Venona is much more complicated than Haynes, Klehr, et al. make it out to be. And Weinstein in particular indulges in much chicanery to convince everyone that the code name “Ales” referred to Hiss, a conclusion based on an FBI agent's guess from many years ago. [The notation on the transcript says “PROBABLY Alger Hiss.” ]

The two web sites I mentioned explore these subjects, and many others, in some detail and are very much worth reading.

The devil is in the details, but so is the truth.

jim crawford

Anonymous said...

Where did John Stewart Service go to school?

TSB said...


Ha! According to Wikipedia, he went to Oberlin College for an undergraduate degree and then, post-retirement, to Berkley for a Masters. Do you suppose either of those would take any administrative action against him?

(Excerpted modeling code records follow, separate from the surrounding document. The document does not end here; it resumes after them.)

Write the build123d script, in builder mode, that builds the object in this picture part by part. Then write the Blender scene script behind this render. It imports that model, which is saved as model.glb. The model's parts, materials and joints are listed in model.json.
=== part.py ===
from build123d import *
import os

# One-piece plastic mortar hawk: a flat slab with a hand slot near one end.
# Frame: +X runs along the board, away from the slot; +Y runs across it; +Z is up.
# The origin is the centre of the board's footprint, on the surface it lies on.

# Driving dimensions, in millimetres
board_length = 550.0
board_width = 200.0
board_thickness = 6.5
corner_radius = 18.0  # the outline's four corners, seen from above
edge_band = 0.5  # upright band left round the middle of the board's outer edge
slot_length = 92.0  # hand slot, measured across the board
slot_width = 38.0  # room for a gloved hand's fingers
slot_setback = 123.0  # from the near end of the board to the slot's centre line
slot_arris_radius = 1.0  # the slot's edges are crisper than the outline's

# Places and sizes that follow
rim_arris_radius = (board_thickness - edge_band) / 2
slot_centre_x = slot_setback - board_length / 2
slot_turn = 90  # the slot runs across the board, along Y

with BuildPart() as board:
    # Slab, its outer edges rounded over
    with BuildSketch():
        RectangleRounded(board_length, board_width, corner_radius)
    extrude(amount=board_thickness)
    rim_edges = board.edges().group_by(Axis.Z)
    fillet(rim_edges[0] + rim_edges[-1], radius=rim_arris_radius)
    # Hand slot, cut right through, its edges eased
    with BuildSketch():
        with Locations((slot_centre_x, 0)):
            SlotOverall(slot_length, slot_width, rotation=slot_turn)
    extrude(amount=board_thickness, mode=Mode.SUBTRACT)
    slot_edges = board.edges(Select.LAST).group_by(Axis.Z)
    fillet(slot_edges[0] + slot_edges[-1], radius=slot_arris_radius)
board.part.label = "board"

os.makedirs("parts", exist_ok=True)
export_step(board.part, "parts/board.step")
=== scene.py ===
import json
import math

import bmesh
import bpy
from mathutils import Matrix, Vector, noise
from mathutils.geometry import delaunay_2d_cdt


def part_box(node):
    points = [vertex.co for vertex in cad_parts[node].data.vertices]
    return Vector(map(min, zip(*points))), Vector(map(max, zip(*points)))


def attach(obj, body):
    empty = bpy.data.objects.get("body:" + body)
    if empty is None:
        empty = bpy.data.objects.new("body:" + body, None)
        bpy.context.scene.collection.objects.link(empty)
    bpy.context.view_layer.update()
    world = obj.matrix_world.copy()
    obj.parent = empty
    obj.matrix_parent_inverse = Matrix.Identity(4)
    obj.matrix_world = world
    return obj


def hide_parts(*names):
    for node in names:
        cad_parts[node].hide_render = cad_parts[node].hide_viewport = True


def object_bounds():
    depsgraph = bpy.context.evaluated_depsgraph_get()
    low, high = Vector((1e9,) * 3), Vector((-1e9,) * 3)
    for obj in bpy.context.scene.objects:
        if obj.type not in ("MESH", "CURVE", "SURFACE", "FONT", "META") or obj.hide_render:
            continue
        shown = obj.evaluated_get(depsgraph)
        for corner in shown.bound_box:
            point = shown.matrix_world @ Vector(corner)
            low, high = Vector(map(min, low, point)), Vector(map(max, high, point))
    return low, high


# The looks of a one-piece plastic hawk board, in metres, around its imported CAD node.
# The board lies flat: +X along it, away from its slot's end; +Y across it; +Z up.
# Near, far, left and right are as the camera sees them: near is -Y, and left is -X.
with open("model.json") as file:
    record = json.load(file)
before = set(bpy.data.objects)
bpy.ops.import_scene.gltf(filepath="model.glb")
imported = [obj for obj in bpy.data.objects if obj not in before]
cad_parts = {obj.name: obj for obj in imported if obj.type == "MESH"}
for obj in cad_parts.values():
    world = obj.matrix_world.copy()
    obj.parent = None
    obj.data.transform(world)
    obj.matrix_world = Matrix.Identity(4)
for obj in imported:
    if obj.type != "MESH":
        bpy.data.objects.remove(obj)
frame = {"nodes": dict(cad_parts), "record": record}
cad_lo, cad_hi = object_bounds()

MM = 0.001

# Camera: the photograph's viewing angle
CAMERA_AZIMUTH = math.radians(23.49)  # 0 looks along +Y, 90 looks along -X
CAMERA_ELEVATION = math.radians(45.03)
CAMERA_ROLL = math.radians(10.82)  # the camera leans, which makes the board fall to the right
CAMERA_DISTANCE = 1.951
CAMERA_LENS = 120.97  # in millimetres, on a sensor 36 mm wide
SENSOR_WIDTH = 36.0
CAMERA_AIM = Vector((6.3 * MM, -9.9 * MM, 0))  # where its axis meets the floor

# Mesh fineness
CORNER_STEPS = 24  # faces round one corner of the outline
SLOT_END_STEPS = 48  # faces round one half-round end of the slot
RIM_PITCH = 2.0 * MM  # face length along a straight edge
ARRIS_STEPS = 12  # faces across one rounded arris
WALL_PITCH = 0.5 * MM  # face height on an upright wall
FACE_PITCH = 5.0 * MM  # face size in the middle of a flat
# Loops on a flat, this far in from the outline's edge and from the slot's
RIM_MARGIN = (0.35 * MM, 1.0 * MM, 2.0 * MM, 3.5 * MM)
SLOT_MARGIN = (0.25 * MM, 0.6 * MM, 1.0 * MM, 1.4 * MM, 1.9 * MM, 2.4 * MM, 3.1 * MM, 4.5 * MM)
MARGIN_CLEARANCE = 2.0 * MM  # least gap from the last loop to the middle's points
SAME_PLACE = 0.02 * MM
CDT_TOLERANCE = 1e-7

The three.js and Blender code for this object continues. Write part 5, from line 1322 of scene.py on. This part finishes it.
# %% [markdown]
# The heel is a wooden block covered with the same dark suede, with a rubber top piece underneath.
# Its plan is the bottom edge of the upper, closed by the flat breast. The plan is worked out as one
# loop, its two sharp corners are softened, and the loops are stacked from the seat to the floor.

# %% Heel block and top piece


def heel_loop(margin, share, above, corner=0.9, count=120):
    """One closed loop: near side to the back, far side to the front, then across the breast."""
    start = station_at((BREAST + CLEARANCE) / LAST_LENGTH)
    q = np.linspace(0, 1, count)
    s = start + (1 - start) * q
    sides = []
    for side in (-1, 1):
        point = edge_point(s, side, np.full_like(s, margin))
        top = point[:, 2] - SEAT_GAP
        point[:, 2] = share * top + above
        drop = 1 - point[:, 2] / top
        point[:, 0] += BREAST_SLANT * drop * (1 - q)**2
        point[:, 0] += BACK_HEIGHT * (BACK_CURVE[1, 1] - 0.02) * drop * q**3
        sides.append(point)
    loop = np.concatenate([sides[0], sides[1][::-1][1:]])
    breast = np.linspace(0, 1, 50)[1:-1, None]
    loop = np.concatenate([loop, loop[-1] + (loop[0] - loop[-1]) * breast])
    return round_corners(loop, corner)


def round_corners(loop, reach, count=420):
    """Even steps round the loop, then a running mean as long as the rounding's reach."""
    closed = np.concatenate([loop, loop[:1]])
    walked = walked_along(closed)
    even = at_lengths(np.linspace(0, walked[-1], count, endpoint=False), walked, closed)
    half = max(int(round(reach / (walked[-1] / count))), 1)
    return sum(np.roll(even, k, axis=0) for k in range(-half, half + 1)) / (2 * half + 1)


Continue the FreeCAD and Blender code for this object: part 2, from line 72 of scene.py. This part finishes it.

Not to be contentious, but Moynihan (and others) weren't reading Haynes, et al, or relying an an FBI agent's guess, they were using the VENONA material itself. The details in the decrypts about Ales really do not fit anyone other than Hiss. Perhaps someday the Russians will open their records, but until then I think the matter has been solved to the extent it ever can be.

Moynihan suggested that whatever intelligence value we might have gained by keeping VENONA material out of the public record, or even to distribute it more widely within the government during the 1950s and 60s, distorted our history and politics. Without that knowledge, people dug in and took political sides about the guilt or innocence of Hiss, the Rosenbergs, and others, that they might not have otherwise. The result has been a legacy of mistrust and conspiracy theorizing.

I've looked at the website you mentioned. It's okay with me if the author makes the best case he can for Hiss's mis-identification with Ales. I agree with Mao Tse Tung's little Red Book about how controversies ought to be resolved in a democracy: "let a hundred flowers bloom, let a hundred schools of thought content." But forgive me if I question the impartiality of a site that says it was "created with grants from The Alger Hiss Research and Publication Project of the Nation Institute."

Anonymous said...

And little chance of UCB doing anything about Service.